Extract from the entries below, exactly as given, only the lines from the line containing "head_mesh, neck_mesh), bare)" to the line containing "bpy.context.scene.collection.objects.link(rigid_bodies[body])", both lines included.
── INPUT FOR THIS TASK
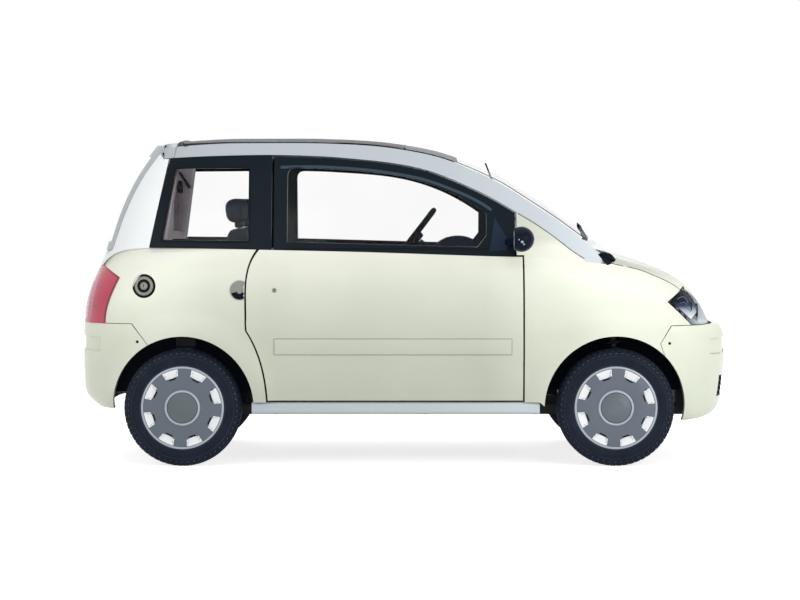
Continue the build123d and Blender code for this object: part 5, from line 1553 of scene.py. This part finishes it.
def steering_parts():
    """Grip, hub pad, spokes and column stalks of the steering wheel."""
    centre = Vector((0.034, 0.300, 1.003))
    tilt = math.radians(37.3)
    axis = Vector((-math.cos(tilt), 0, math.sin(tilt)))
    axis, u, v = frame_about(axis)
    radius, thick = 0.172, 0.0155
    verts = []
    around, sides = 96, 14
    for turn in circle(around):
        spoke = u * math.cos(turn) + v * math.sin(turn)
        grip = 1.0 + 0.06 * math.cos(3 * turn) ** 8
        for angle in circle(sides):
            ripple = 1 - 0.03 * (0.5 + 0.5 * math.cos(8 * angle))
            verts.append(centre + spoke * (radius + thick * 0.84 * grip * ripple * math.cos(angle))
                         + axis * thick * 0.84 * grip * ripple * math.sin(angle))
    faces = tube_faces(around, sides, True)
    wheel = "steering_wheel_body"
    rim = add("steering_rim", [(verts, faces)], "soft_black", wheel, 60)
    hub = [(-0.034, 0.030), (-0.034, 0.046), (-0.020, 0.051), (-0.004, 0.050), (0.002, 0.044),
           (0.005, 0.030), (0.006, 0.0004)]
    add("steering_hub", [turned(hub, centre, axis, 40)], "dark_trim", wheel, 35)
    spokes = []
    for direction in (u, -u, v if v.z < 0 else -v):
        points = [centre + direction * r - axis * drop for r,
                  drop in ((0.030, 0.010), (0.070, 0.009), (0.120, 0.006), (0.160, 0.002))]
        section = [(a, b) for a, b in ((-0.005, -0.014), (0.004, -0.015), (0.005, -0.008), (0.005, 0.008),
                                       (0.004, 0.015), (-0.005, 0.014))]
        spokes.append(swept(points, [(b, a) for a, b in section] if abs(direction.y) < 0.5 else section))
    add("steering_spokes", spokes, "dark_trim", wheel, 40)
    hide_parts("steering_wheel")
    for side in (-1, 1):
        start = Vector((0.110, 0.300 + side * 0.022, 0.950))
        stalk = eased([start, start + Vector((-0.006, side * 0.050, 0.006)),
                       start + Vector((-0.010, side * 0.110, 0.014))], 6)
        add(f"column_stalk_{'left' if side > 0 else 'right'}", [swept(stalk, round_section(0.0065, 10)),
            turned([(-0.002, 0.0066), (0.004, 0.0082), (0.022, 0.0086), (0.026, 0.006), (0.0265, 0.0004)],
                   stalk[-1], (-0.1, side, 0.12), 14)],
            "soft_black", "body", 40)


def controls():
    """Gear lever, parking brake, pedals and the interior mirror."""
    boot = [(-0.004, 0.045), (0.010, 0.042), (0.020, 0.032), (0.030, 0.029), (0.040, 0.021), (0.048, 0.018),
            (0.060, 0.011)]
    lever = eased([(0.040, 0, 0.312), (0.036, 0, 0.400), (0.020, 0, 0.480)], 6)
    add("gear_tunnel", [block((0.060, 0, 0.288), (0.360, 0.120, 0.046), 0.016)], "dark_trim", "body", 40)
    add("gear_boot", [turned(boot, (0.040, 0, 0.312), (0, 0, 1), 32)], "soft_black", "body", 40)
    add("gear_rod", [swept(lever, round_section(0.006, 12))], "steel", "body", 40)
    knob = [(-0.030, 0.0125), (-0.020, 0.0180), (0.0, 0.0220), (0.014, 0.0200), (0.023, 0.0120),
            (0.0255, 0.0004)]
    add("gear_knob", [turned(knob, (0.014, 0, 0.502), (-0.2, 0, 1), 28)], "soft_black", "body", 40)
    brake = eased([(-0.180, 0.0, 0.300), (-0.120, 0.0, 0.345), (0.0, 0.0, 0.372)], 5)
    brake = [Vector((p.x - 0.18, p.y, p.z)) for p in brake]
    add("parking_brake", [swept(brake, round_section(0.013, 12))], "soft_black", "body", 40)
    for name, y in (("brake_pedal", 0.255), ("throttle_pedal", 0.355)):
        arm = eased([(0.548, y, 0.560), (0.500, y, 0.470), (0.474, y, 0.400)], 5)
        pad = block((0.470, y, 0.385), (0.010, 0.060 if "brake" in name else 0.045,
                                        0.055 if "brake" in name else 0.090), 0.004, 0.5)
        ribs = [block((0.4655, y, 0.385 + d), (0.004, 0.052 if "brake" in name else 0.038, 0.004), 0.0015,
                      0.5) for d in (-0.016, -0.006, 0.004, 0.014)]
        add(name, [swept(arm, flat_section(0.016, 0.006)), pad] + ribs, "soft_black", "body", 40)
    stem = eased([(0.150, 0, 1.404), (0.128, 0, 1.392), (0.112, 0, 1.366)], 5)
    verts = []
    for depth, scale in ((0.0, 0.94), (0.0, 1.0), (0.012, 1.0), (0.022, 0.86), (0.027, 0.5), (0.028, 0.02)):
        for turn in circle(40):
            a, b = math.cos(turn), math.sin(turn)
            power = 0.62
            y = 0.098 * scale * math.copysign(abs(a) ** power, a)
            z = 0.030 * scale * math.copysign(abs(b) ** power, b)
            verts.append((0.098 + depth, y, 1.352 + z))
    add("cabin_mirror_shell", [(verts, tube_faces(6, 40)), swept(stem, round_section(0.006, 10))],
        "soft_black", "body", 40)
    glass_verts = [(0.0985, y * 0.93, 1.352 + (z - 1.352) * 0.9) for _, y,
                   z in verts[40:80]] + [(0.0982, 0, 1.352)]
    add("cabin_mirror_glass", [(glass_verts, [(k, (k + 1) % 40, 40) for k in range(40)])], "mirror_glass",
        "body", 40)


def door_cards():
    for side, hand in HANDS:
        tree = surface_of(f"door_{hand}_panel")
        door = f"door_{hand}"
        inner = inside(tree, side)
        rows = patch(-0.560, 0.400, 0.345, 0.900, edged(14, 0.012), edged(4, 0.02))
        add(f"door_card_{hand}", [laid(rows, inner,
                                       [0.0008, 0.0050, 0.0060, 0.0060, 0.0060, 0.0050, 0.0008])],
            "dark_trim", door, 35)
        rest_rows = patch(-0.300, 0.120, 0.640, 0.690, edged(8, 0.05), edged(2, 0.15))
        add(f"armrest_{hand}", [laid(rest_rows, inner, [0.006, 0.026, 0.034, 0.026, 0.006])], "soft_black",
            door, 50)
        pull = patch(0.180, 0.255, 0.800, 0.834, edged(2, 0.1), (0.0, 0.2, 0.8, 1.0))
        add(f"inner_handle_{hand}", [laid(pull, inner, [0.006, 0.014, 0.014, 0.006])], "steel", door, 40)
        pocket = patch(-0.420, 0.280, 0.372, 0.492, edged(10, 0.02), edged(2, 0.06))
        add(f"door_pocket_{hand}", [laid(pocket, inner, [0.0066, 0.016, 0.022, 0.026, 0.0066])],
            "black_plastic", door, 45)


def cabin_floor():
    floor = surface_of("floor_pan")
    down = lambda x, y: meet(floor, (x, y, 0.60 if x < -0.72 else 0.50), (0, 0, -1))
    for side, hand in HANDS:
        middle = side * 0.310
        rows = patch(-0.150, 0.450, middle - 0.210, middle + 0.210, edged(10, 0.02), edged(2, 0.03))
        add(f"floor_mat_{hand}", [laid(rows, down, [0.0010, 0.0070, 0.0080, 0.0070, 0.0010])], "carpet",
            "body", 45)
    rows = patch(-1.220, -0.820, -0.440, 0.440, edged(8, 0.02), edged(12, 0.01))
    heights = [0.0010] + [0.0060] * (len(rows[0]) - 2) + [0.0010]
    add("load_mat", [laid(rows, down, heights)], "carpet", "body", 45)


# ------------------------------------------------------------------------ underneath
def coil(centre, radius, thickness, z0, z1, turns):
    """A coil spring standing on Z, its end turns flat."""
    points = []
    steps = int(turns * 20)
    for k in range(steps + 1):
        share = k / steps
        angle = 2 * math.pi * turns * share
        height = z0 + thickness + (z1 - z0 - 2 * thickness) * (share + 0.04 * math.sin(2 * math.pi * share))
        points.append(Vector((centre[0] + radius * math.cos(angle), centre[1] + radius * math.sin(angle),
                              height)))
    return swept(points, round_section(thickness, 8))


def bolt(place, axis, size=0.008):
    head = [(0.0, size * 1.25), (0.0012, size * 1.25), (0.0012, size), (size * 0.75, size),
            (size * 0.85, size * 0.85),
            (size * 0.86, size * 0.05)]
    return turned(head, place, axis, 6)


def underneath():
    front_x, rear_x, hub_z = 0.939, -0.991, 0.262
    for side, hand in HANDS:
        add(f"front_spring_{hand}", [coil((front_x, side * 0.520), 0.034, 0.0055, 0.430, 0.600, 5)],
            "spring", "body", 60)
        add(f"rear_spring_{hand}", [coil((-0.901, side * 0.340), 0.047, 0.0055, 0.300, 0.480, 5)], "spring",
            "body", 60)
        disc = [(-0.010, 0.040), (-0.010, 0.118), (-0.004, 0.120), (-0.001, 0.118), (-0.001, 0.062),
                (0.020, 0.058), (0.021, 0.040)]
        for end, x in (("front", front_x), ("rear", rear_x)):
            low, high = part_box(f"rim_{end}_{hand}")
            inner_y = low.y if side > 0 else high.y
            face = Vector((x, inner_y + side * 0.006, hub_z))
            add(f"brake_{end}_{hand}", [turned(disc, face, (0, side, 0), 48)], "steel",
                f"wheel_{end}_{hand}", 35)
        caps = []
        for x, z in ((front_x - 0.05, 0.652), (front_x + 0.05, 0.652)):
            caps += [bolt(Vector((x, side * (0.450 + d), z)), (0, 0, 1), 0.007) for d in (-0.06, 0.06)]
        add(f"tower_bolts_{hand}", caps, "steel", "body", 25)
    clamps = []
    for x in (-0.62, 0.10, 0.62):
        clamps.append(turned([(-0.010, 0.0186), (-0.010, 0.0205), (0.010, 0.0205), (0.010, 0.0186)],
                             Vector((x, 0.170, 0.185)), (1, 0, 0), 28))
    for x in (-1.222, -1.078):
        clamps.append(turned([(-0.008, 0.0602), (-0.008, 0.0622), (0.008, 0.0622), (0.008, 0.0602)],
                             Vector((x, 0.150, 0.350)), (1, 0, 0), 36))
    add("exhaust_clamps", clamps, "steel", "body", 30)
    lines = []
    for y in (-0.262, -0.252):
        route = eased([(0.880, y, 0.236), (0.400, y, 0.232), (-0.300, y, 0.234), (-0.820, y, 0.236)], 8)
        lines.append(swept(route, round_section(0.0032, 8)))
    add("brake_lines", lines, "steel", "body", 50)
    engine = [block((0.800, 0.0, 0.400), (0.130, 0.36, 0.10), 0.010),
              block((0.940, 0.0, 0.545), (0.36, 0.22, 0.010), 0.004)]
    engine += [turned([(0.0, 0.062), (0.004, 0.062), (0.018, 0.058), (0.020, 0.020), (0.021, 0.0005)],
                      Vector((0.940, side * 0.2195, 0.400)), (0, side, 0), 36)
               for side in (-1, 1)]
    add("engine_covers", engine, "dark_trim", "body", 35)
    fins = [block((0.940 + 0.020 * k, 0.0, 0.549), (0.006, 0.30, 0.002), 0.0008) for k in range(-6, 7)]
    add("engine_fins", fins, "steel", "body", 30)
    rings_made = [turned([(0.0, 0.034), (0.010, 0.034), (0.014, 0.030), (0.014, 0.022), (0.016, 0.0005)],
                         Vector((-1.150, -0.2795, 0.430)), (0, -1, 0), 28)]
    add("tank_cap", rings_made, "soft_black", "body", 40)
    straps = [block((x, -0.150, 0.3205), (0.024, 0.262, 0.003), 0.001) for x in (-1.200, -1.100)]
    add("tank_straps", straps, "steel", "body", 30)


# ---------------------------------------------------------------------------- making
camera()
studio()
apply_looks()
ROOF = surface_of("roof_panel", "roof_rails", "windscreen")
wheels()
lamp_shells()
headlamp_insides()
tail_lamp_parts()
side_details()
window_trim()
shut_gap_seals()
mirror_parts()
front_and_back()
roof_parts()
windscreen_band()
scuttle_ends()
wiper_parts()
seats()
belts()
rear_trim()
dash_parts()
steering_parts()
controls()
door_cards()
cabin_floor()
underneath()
────
── INPUT FOR THIS TASK
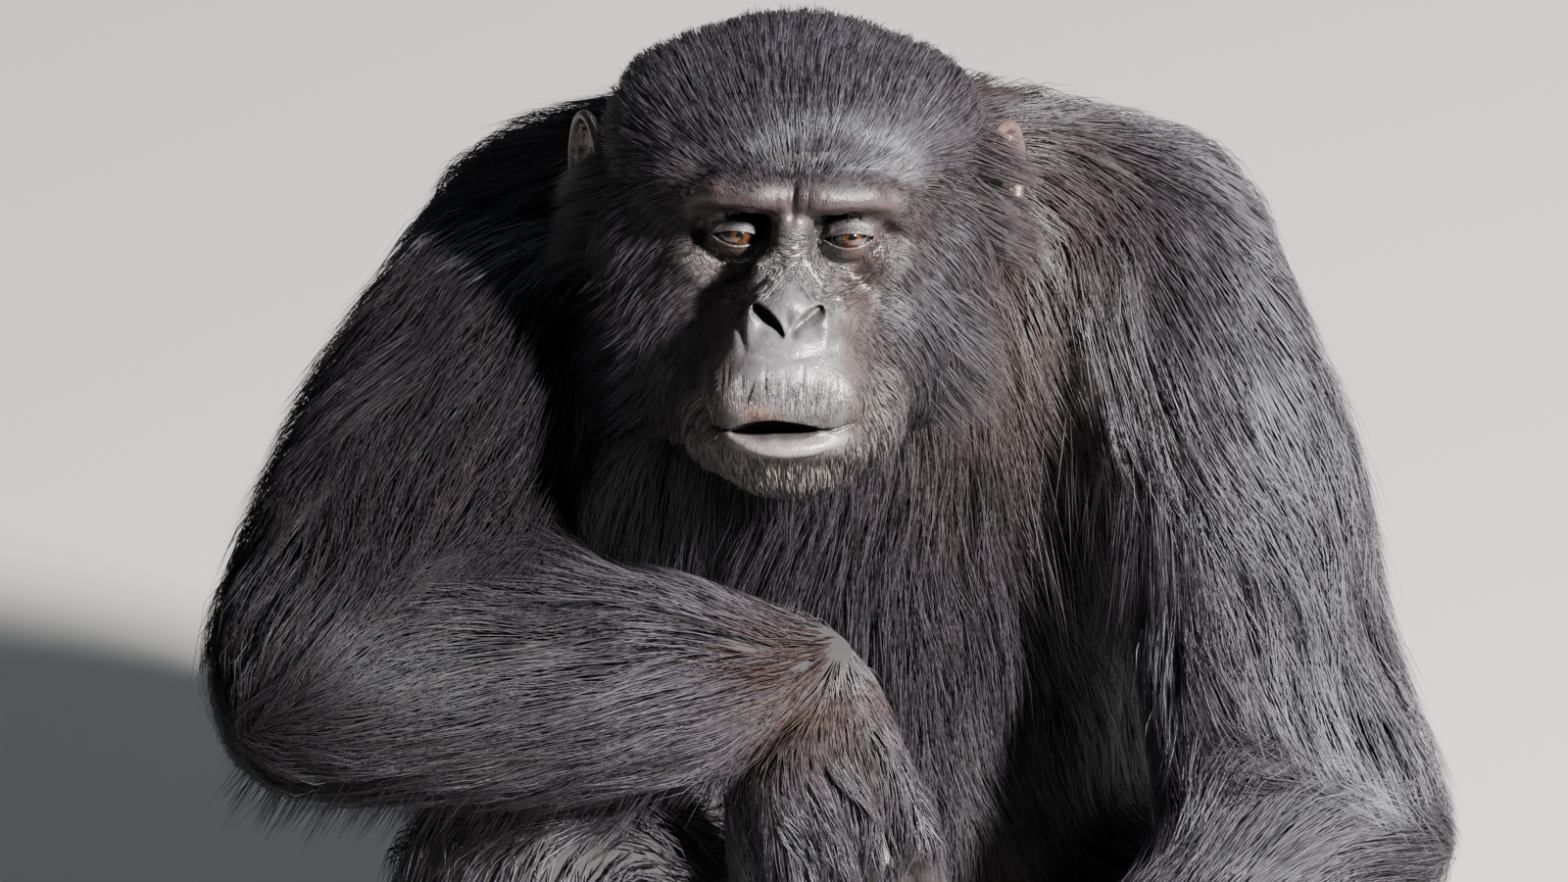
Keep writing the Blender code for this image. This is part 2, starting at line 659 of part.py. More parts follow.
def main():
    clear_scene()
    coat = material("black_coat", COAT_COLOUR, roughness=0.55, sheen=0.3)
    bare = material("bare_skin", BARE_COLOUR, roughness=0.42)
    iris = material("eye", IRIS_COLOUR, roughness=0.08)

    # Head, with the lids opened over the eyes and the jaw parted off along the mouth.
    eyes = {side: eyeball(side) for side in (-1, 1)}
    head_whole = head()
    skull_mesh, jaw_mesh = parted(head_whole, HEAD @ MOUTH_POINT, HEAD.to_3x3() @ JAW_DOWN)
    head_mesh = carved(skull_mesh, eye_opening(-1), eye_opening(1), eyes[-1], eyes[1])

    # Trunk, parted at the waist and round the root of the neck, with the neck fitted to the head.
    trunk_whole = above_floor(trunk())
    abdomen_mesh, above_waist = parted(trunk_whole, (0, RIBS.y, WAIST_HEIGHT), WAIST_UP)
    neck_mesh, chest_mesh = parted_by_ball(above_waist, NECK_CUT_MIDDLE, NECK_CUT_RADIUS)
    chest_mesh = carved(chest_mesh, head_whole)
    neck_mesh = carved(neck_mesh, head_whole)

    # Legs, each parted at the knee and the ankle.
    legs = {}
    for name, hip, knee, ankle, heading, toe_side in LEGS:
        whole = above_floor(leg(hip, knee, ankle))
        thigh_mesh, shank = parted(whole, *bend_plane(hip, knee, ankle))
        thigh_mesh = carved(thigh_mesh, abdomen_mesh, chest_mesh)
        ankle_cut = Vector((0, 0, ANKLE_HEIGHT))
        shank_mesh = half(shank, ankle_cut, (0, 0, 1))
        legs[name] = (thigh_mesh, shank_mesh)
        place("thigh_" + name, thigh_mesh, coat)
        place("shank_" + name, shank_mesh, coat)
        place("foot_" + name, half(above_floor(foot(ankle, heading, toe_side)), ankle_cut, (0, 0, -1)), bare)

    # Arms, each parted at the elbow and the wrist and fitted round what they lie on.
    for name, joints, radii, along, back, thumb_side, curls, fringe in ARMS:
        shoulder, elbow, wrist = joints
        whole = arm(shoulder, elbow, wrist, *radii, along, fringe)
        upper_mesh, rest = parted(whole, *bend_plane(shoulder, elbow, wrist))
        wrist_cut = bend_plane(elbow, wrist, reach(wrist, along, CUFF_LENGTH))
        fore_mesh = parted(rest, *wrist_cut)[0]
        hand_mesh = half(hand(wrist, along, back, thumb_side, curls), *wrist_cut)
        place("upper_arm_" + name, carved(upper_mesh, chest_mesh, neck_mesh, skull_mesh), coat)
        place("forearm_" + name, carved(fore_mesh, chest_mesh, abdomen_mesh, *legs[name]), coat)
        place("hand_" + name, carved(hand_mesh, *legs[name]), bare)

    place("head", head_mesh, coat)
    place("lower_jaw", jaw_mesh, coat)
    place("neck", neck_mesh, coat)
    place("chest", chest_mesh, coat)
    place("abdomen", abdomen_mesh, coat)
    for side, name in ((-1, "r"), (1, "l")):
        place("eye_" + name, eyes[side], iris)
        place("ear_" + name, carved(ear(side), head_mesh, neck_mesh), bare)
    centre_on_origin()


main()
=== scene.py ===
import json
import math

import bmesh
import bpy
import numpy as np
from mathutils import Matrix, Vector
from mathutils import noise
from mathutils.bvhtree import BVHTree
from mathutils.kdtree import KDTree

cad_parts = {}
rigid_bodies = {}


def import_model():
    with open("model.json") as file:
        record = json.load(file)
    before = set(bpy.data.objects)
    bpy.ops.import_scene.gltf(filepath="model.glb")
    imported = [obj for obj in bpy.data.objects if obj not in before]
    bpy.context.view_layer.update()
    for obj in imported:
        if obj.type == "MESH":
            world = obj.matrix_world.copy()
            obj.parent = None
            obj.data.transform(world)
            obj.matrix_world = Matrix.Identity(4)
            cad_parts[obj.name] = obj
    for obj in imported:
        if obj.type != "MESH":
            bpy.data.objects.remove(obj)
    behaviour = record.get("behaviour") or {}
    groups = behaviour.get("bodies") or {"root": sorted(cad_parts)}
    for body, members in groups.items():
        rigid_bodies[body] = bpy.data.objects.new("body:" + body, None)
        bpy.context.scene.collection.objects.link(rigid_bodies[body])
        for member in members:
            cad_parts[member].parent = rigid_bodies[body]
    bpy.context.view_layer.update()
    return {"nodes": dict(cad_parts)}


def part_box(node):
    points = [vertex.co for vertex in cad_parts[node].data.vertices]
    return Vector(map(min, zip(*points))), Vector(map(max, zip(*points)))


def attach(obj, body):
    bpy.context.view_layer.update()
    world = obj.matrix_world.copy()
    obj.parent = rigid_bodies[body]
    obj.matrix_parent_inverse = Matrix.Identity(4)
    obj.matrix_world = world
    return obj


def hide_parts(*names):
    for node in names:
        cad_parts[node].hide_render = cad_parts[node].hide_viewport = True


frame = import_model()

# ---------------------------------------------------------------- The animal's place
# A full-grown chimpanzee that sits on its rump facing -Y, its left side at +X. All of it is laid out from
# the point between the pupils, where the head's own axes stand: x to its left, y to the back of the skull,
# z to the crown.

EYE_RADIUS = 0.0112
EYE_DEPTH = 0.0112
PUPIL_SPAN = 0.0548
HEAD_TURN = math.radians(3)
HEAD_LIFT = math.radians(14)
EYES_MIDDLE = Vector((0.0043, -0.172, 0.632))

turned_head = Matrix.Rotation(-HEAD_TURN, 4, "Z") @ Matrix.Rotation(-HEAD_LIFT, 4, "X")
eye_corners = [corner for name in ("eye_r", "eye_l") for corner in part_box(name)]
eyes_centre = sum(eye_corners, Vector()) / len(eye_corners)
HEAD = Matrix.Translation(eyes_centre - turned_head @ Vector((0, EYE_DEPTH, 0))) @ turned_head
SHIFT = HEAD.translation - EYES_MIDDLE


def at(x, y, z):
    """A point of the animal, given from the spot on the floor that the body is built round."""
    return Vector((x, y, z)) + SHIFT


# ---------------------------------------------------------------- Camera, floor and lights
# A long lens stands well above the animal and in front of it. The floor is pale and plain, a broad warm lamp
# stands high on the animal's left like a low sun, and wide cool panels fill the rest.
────
ANSWER ▸
        place("ear_" + name, carved(ear(side), head_mesh, neck_mesh), bare)
    centre_on_origin()


main()
=== scene.py ===
import json
import math

import bmesh
import bpy
import numpy as np
from mathutils import Matrix, Vector
from mathutils import noise
from mathutils.bvhtree import BVHTree
from mathutils.kdtree import KDTree

cad_parts = {}
rigid_bodies = {}


def import_model():
    with open("model.json") as file:
        record = json.load(file)
    before = set(bpy.data.objects)
    bpy.ops.import_scene.gltf(filepath="model.glb")
    imported = [obj for obj in bpy.data.objects if obj not in before]
    bpy.context.view_layer.update()
    for obj in imported:
        if obj.type == "MESH":
            world = obj.matrix_world.copy()
            obj.parent = None
            obj.data.transform(world)
            obj.matrix_world = Matrix.Identity(4)
            cad_parts[obj.name] = obj
    for obj in imported:
        if obj.type != "MESH":
            bpy.data.objects.remove(obj)
    behaviour = record.get("behaviour") or {}
    groups = behaviour.get("bodies") or {"root": sorted(cad_parts)}
    for body, members in groups.items():
        rigid_bodies[body] = bpy.data.objects.new("body:" + body, None)
        bpy.context.scene.collection.objects.link(rigid_bodies[body])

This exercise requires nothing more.